Rats are bred for food, and in the end are abandoned in their cages when the camp is liberated. The final scene shows the rats consuming each other one by one, with the final survivor being "king of the rats."
Characters in "King Rat"
- The King: an American corporal; at the end of the novel he is sent back to the United States under an impending investigation for illegal profiteering in a prison camp, and is never seen again by Marlowe
- Peter Marlowe: the protagonist, a young British fighter pilot who later becomes an author; based on James Clavell
- Robin Grey: an older British officer.
Two characters from King Rat also appear in Noble House (published 1981), a novel set in Hong Kong in the early 1960s, when Marlowe is a writer visiting Hong Kong to do research on the great British trading companies there. Grey, embittered by his failure to obtain a commission in the postwar British Army despite his suffering during the war, has become a radical socialist Member of Parliament and is also in Hong Kong on an official visit. Unknown to Marlowe, Grey has become a secret Communist and a Soviet agent who tries to thwart efforts to improve relations between China and the West.

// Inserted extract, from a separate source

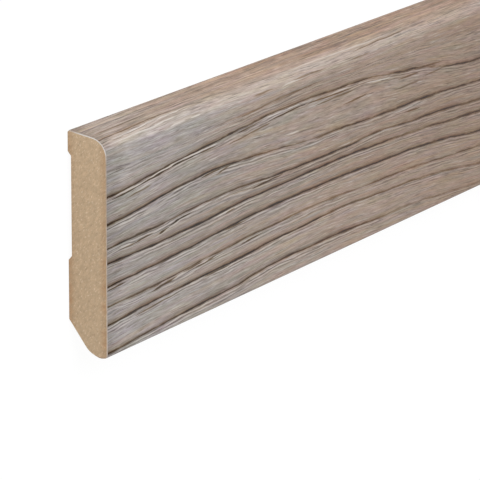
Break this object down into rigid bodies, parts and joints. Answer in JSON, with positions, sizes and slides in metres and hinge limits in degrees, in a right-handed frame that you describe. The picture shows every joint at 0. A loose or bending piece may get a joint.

Film, TV or theatrical adaptations
A film adaptation was released in 1965, the first of several of Clavell's novels to be so adapted. The character of the King was altered to Clavell's dismay, to make him more "understandable" to an American audience.
See also
- Changi (TV miniseries), fictional Australian POWs at Changi
References
- ↑ Kevin Blackburn (2000). "Commemorating and commodifying the prisoner of war experience in south-east Asia: The creation of Changi Prison Museum". Journal of the Australian War Memorial (33). Retrieved 2007-01-26.
- King Rat. ISBN 0-440-14546-5.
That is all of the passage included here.